Goldwertes Kapital für Unternehmensgründungen
Die Veränderung des Gründungsalters hat nicht nur mit dem demografischen Wandel zu tun, sondern auch in erster Linie mit dem heutigen veränderten Selbstverständnis älterer Menschen. Aktives Altern oder produktives Altern heißt die wissenschaftliche Debatte, in die das Gefühl der „Neuen Alten“ und deren Forderung nach mehr soziowirtschaftlicher Teilhabe, eingebettet werden. Die Folge davon: Lebenserfahrung wird neben der Berufserfahrung zunehmend von der Politik und der Wirtschaft ins Auge gefasst und als goldwertes Kapital für Unternehmensgründungen betrachtet.
Ältere Frauen gründen anders? Ja!
Insbesondere weibliche Gründungen stehen vermehrt im Fokus, denn vor allem Frauen neigen aufgrund von Familienphasen und zum Teil gebrochener Berufsbiographien dazu, erst in der zweiten Lebenshälfte zu gründen. In jüngster Zeit zeigen unterschiedliche Publikationen und Programme (darunter der Aktionsplan Unternehmertum 2020 der Europäischen Kommission) das steigende Interesse von der Bundesregierung und der EU an der Förderung von „alten“ jungen Unternehmen.
Gründung im Rentenalter ist ein Gender-Prozess: Frauen sind häufiger als ihre männlichen Partner darauf angewiesen, ihre Rente aufzustocken. Männer hingegen sind meist in der Lage, im Laufe ihres Berufslebens Kapital einzusparen, das später in eine neue Geschäftsidee investiert werden kann. Hinzu kommt: Während Männer vorwiegend im bis dato ausgeübten Beruf gründen, fangen Frauen neu an und suchen in der neuen Tätigkeit ihre Selbstverwirklichung.
Zum rbb-Sendebeitrag
Der rbb-Sendebeitrag „Jungunternehmerinnen mit 60. Wie wird man Seniorpreneurin?“ präsentiert das junge Phänomen der Seniorpreneurinnen in Deutschland.

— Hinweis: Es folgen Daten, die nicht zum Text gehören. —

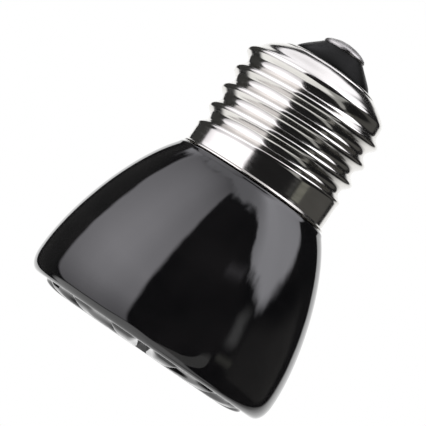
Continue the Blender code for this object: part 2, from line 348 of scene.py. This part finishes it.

Sowohl Expertinnen als auch Unternehmerinnen kommen hier zu Wort und beleuchten von allen Seiten die Hintergründe, aber auch die Vorteile und die Hürden von weiblichen Gründungen im Alter.
Dr. Noemí Fernández Sánchez (RKW Kompetenzzentrum) beschäftigt sich seit Jahren mit diesem Thema im Rahmen des Projekts „Gründen mit Erfahrung“, das vom Expertenkreis Senior Entrepreneurship begleitet wird. IHKs und RKW-Länderverbände, Banken, Jobcenter, selbstständige Berater und weitere Akteure beraten im oben genannten Expertenkreis über die Gründung im Alter und erarbeiten Vorschläge gerichtet an Wirtschaft und Politik unter anderen zur verbesserten Finanzierung für Spätgründer. Maria Kicza-Halit (LOK.a.motion) erläutert das Projekt“ gut+, Gründerinnen + Unternehmerinnen – erfolgreich im Team“, gefördert von der EU und dem Berliner Senat. Gisela-Elisabeth Winkler und Heidi Schumacher, beide erfolgreiche Seniorpreneurinnen, geben Einblicke in ihre Gründungsgeschichte.